Problem to solve: Return, word for word, every line that follows.

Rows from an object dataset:
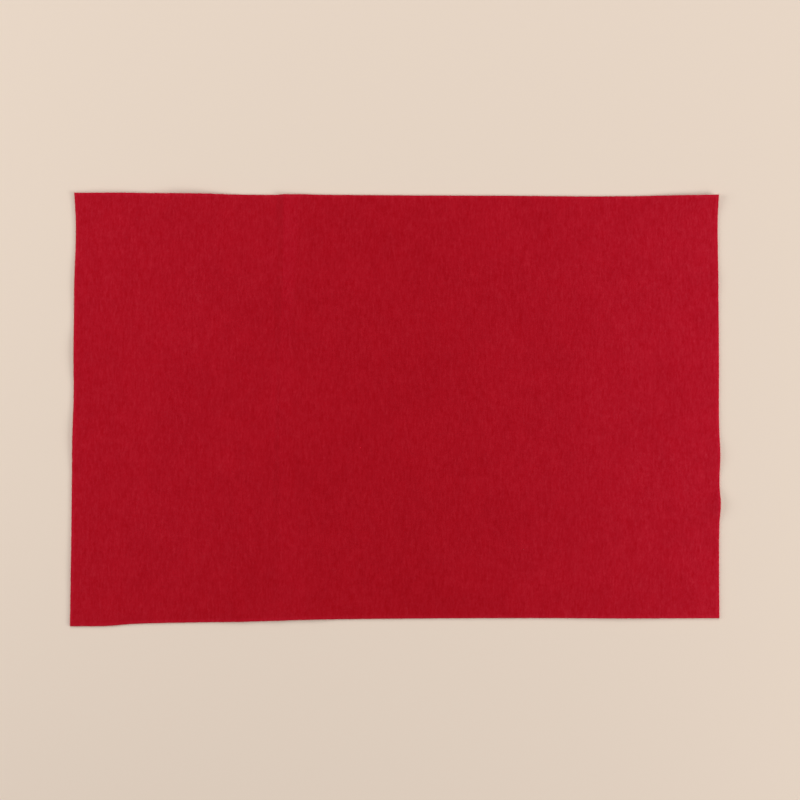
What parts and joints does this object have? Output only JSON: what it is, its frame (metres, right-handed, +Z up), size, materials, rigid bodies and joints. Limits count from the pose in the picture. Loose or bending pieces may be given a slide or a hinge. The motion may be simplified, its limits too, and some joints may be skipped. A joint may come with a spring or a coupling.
{
  "type": "felt sheet",
  "caption": "Flat rectangular sheet of red craft felt, cut by hand, with one low fold line across it and slightly curled edges.",
  "frame": {"origin": "under the middle of the sheet's bounding box, on the surface that the sheet lies on", "axes": "+X along the sheet's long side, +Y across it towards the edge where the fold line stands highest, +Z up out of the sheet"},
  "size_m": [0.4527, 0.3018, 0.0049],
  "materials": {
    "red_felt": "matt non-woven felt with short surface fibres"
  },
  "bodies": {
    "root": {"felt_sheet": "red_felt"}
  },
  "joints": []
}
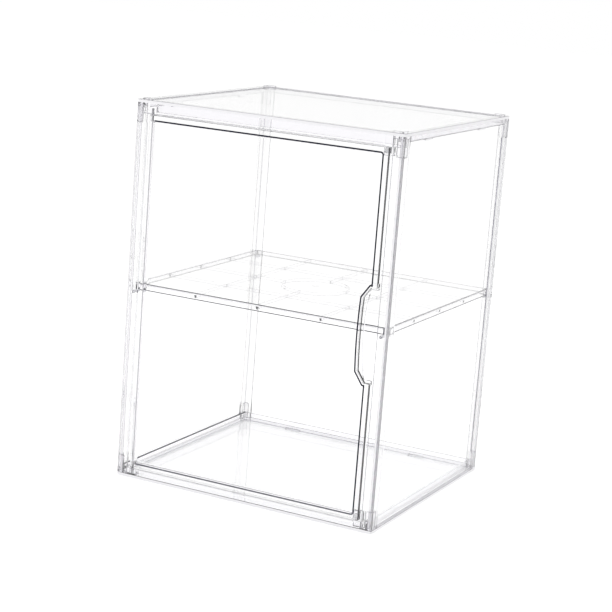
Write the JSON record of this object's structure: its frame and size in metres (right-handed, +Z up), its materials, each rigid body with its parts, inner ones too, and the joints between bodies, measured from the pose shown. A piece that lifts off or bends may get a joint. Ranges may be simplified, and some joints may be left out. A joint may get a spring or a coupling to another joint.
{
  "type": "figure display case",
  "caption": "Clear two-tier display case with a side-hinged, magnet-held front door, a ribbed middle shelf, corner posts, and tray-shaped base and lid.",
  "frame": {"origin": "centre of the overall box on the plane of the underside, where the base stands", "axes": "+Z up, +X to the right seen from the front, and the door faces -Y"},
  "size_m": [0.247, 0.23, 0.3312],
  "materials": {
    "clear_tray": "clear moulded plastic, polished",
    "clear_post": "clear moulded plastic, polished",
    "clear_sheet": "clear sheet, polished both faces",
    "clear_door": "clear moulded plastic, polished",
    "clear_shelf": "clear moulded plastic, polished",
    "clear_peg": "clear moulded plastic",
    "magnet_plating": "nickel plated, bright",
    "pin_steel": "ground steel"
  },
  "bodies": {
    "case": {"base": "clear_tray", "case_magnet_lower": "magnet_plating", "case_magnet_upper": "magnet_plating", "hinge_pin_lower": "pin_steel", "hinge_pin_upper": "pin_steel", "lid": "clear_tray", "panel_back": "clear_sheet", "panel_left": "clear_sheet", "panel_right": "clear_sheet", "post_front_left": "clear_post", "post_front_right": "clear_post", "post_rear_left": "clear_post", "post_rear_right": "clear_post", "shelf": "clear_shelf", "shelf_peg_front_left": "clear_peg", "shelf_peg_front_right": "clear_peg", "shelf_peg_rear_left": "clear_peg", "shelf_peg_rear_right": "clear_peg"},
    "door": {"door": "clear_door", "door_magnet_lower": "magnet_plating", "door_magnet_upper": "magnet_plating"}
  },
  "joints": [
    {"name": "door_hinge", "type": "hinge", "parent": "case", "child": "door", "pos_m": [-0.1084, -0.112, 0.164], "axis": [0, 0, -1], "range_deg": [0, 120]}
  ]
}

Response for this exercise:
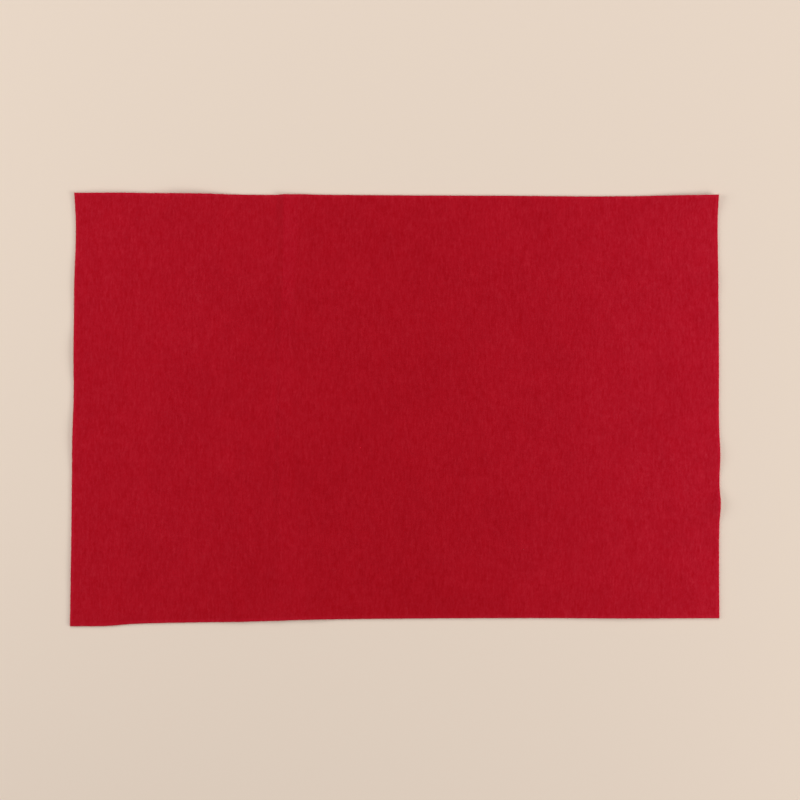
What parts and joints does this object have? Output only JSON: what it is, its frame (metres, right-handed, +Z up), size, materials, rigid bodies and joints. Limits count from the pose in the picture. Loose or bending pieces may be given a slide or a hinge. The motion may be simplified, its limits too, and some joints may be skipped. A joint may come with a spring or a coupling.
{
  "type": "felt sheet",
  "caption": "Flat rectangular sheet of red craft felt, cut by hand, with one low fold line across it and slightly curled edges.",
  "frame": {"origin": "under the middle of the sheet's bounding box, on the surface that the sheet lies on", "axes": "+X along the sheet's long side, +Y across it towards the edge where the fold line stands highest, +Z up out of the sheet"},
  "size_m": [0.4527, 0.3018, 0.0049],
  "materials": {
    "red_felt": "matt non-woven felt with short surface fibres"
  },
  "bodies": {
    "root": {"felt_sheet": "red_felt"}
  },
  "joints": []
}
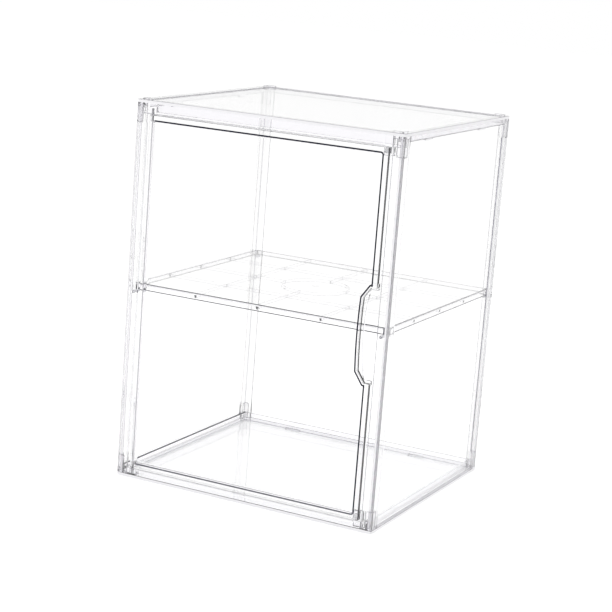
Write the JSON record of this object's structure: its frame and size in metres (right-handed, +Z up), its materials, each rigid body with its parts, inner ones too, and the joints between bodies, measured from the pose shown. A piece that lifts off or bends may get a joint. Ranges may be simplified, and some joints may be left out. A joint may get a spring or a coupling to another joint.
{
  "type": "figure display case",
  "caption": "Clear two-tier display case with a side-hinged, magnet-held front door, a ribbed middle shelf, corner posts, and tray-shaped base and lid.",
  "frame": {"origin": "centre of the overall box on the plane of the underside, where the base stands", "axes": "+Z up, +X to the right seen from the front, and the door faces -Y"},
  "size_m": [0.247, 0.23, 0.3312],
  "materials": {
    "clear_tray": "clear moulded plastic, polished",
    "clear_post": "clear moulded plastic, polished",
    "clear_sheet": "clear sheet, polished both faces",
    "clear_door": "clear moulded plastic, polished",
    "clear_shelf": "clear moulded plastic, polished",
    "clear_peg": "clear moulded plastic",
    "magnet_plating": "nickel plated, bright",
    "pin_steel": "ground steel"
  },
  "bodies": {
    "case": {"base": "clear_tray", "case_magnet_lower": "magnet_plating", "case_magnet_upper": "magnet_plating", "hinge_pin_lower": "pin_steel", "hinge_pin_upper": "pin_steel", "lid": "clear_tray", "panel_back": "clear_sheet", "panel_left": "clear_sheet", "panel_right": "clear_sheet", "post_front_left": "clear_post", "post_front_right": "clear_post", "post_rear_left": "clear_post", "post_rear_right": "clear_post", "shelf": "clear_shelf", "shelf_peg_front_left": "clear_peg", "shelf_peg_front_right": "clear_peg", "shelf_peg_rear_left": "clear_peg", "shelf_peg_rear_right": "clear_peg"},
    "door": {"door": "clear_door", "door_magnet_lower": "magnet_plating", "door_magnet_upper": "magnet_plating"}
  },
  "joints": [
    {"name": "door_hinge", "type": "hinge", "parent": "case", "child": "door", "pos_m": [-0.1084, -0.112, 0.164], "axis": [0, 0, -1], "range_deg": [0, 120]}
  ]
}